Following the conference theme of breaking down barriers, we draw on research gathered from multidisciplinary approaches to educational analysis by developing a linguistic awareness model that is designed to facilitate the sharing of knowledge about language variation between educators and researchers. Our model currently addresses three U.S.-based English language varieties: School English, Southern English, and African-American English. Drawing on these models, we highlight best teaching practices that can help non-standardized English-speaking students break down communication barriers to educational success in the pre-collegiate classroom.

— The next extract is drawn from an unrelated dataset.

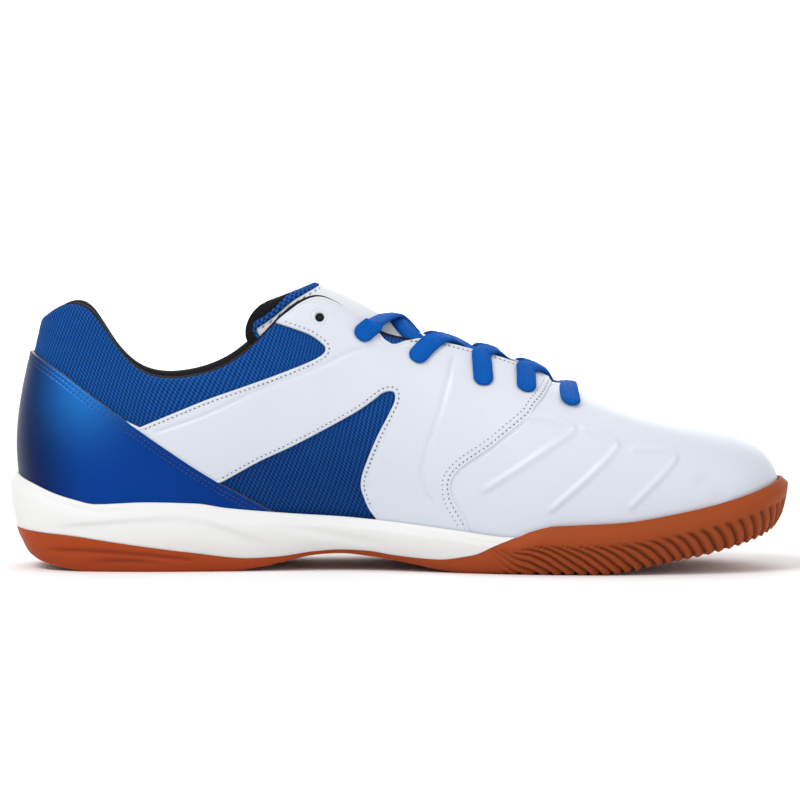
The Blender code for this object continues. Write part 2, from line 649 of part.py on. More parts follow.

We draw on previous endeavors by academics to communicate information about language variation to wider audiences, noting two important challenges: the need to couple language variation awareness with readily accessible, specific examples of language variation and the need to provide information about how to work with language variation within the increasingly diverse classroom. We contend that only with this specific knowledge can educators use linguistic information to help students from non-standardized English-speaking backgrounds achieve in schools. Otherwise, educators may not appreciate the relevance and immediate necessity of the information.
In our linguistic awareness model, we suggest realistic, cost effective ways to approach educators, including certification and re-certification courses, in-service workshops, websites, and wikis. A wiki of materials to accompany this paper may be found at http://charityhudleymallinsoncompass.wmwikis.net/. We also suggest future directions for linguistically aware educators to become resources for information on language variation and linguistic tolerance in their own schools and communities.